The news of the advisory group emerged as a group of architects, engineers, surveyors and ecologists urged the government to convene a “cross-departmental conference” with construction professionals to develop a long-term strategy to manage flooding.

In a letter to the Telegraph - signed by the chair of the RICS, the president of the Chartered Institution of Building Services Engineers, and the heads of 15 other professional bodies - the professionals said government needed to mobilise their “joint expertise”.

The letter said: “Water management techniques could have helped prevent the effect of flooding on villages, towns and over surrounding land seen recently.

“Emergency measures are in order for the immediate crisis. But in the long term, the management of water requires a clear strategy.”

The letter said that Sustainable Urban Drainage Systems (SUDs) needed to be fitted to all new buildings.

It said: “Buildings and land that cannot be properly protected should be made resilient to withstand flooding.”

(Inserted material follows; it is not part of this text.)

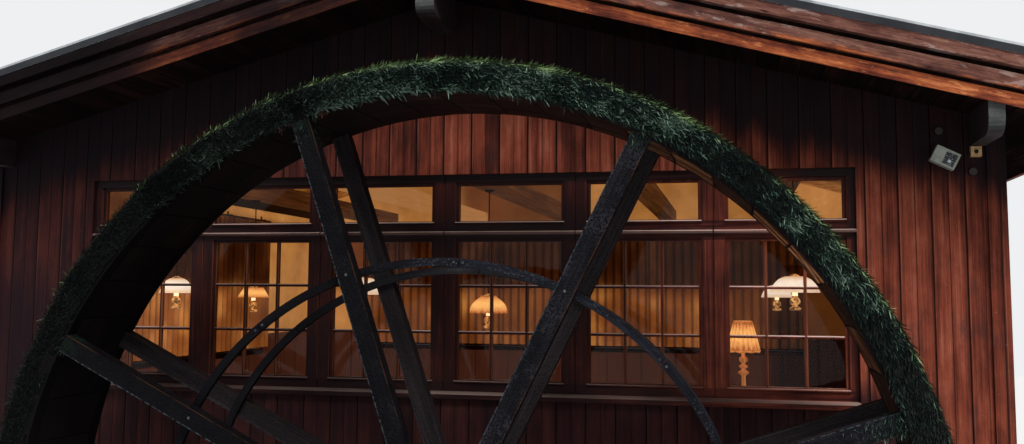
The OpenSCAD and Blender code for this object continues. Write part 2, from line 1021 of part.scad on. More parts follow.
at_house() rear_arms();
at_house() inner_rings();
at_house() front_shroud();
at_house() rear_shroud();
at_house() sole();
at_house() buckets();
at_house() rim_moss();
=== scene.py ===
"""Looks of the watermill: boards, panes, masonry, roof and the timber water wheel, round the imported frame.

Everything is in metres in the frame's own axes: X along the gable, Y into the house, Z up.
"""

import json
import math
import random

import bmesh
import bpy
import numpy as np
from mathutils import Matrix, Vector, noise
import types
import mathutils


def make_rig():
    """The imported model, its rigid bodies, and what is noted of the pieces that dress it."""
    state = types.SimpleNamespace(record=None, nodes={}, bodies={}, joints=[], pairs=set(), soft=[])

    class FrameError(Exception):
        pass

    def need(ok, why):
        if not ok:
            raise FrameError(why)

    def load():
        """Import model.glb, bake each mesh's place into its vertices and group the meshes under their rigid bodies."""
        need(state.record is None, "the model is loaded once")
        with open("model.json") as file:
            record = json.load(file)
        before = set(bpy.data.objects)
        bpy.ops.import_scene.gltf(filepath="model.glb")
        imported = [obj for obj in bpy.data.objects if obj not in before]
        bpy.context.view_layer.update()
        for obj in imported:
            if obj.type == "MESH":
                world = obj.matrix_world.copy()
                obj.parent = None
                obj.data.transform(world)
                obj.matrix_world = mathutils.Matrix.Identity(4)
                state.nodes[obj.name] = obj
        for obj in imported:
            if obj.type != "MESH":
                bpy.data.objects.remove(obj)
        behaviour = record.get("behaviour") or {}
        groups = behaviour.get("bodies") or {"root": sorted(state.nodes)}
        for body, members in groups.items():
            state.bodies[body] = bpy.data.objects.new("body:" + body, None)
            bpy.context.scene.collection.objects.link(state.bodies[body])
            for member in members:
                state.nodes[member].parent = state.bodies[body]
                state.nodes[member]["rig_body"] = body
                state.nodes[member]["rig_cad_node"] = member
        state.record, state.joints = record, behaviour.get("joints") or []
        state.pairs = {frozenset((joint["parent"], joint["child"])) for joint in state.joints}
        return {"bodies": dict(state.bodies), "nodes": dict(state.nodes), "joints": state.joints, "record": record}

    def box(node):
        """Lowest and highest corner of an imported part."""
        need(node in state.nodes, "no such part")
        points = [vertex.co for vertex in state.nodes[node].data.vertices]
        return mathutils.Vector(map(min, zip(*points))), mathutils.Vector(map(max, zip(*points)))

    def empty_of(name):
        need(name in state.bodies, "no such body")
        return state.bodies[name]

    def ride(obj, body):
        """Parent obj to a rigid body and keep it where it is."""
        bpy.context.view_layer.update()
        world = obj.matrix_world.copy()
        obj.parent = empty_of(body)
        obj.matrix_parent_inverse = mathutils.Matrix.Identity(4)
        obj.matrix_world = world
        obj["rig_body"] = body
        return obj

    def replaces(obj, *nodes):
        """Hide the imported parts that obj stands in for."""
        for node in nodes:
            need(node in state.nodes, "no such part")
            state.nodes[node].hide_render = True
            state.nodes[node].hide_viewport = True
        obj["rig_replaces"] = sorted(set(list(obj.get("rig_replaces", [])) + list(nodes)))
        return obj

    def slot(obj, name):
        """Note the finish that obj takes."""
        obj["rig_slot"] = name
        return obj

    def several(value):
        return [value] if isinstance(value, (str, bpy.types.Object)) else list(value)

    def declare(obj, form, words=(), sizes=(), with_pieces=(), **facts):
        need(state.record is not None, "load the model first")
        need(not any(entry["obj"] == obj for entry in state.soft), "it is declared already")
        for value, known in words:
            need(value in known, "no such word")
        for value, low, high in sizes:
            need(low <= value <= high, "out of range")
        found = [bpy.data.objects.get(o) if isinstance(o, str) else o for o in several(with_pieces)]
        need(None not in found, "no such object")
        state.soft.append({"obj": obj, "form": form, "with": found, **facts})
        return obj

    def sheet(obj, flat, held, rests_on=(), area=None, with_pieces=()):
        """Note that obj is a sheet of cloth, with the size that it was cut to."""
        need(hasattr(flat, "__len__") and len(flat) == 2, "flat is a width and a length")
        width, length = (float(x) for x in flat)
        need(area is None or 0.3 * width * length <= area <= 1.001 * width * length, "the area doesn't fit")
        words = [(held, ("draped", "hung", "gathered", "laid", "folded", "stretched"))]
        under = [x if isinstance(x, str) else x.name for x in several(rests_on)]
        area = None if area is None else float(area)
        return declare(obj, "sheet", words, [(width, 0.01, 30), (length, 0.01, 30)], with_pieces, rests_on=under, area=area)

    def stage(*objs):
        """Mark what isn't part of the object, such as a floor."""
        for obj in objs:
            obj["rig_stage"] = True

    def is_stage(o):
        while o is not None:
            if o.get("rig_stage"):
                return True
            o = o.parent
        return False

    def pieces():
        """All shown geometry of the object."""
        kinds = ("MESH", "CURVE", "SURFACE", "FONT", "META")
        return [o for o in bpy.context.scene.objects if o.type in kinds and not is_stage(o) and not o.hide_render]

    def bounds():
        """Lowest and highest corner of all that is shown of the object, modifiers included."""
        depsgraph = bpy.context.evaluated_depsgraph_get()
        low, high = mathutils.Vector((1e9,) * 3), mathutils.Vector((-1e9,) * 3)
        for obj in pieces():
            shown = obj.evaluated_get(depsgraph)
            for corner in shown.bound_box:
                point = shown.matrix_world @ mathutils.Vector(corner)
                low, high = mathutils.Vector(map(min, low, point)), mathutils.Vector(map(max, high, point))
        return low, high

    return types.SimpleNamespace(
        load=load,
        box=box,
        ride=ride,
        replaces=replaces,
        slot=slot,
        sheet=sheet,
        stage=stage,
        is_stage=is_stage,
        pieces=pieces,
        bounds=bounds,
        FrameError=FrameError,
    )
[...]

It concluded: “We are asking David Cameron to convene without delay a cross-departmental conference, including the professions, with the Department of Energy and Climate Change, the Department for Environment, Food and Rural Affairs, the Department for Communities, the Environment Agency and National Resources Wales, similar to the one convened to address the problem of ash dieback.”

The full list of signatories to the letter

  • S E Illman, President, Landscape Institute
  • George Adams, President, Chartered Institution of Building Services Engineers
  • Heather Barrett-Mold, Chair, Institution of Environmental Sciences
  • Martin Baxter, Executive director – policy, Institute of Environmental Management and Assessment
  • Shireen Chambers, Chief executive, Institute of Chartered Foresters
  • Adam Donnan, Chief executive officer, Institution of Environmental Science
  • Michael Doran, Royal Institution of Chartered Surveyors
  • John Gregory, Institute of Fisheries Management,
  • Sally Hayns, Chief executive officer, Chartered Institute of Ecology and Environmental Management
  • Louise Kingham, Chief executive, Energy Institute
  • Steve Lee, Chief executive officer, Chartered Institution of Wastes Management
  • Karen Martin, Chief executive, Arboricultural Association
  • Dr Peter Spillett, President, Institute of Fisheries Management
  • Alastair Taylor, Chief Executive, Institution of Agricultural Engineers
  • Professor William Pope, Chairman, Environmental Policy Forum
  • Mike Summersgill, President, Chartered Institution of Water and Environmental Management
  • Jim Whelan, Council Member, Institution of Environmental Science

Meanwhile, the government’s climate change watchdog, the Committee on Climate Change (CCC), warned that current plans for spending on flood defences, through to 2021, are as much as £1.4bn below the level required to ensure that the flood risk for homesacross the country does not increase.

It said that as a result, 250,000 more homes would become exposed to “significant risk of flooding by 2035”.

In its detailed analysis of flood defence spending by the Department for Environment, Food and Rural Affairs, the CCC warned the funding shortfall meant the government was storing up £3bn or more of costs in future years as a result of avoidable flood damage.

In the analysis, published in response to the debate over flood spending, the CCC said that when comparing current spending plans against the Environment Agency’s long-term investment strategy, an additional £20m plus inflation would need to be spent on flood defences each year for the next 25 years just to “hold constant the number of properties at significant flood risk over time”.

It said an extra £50m plus inflation a year would be required to “make headway and reduce the number of properties at risk”.

The watchdog said analysis of spending on flood defences showed that every £1 spent on average prevents £8 in future flood damage: “The current ratio implies that each £1 taken from the programme means expected future flood damages will be £8 higher than otherwise.

“Value for money will be less strong amongst schemes on the margin, perhaps achieving £6 in benefits per £1 spent.

“But even at this more modest rate of return we can expect an extra £3bn in avoidable flood damages in future years because spending this period is half a billion pounds behind the identified need.”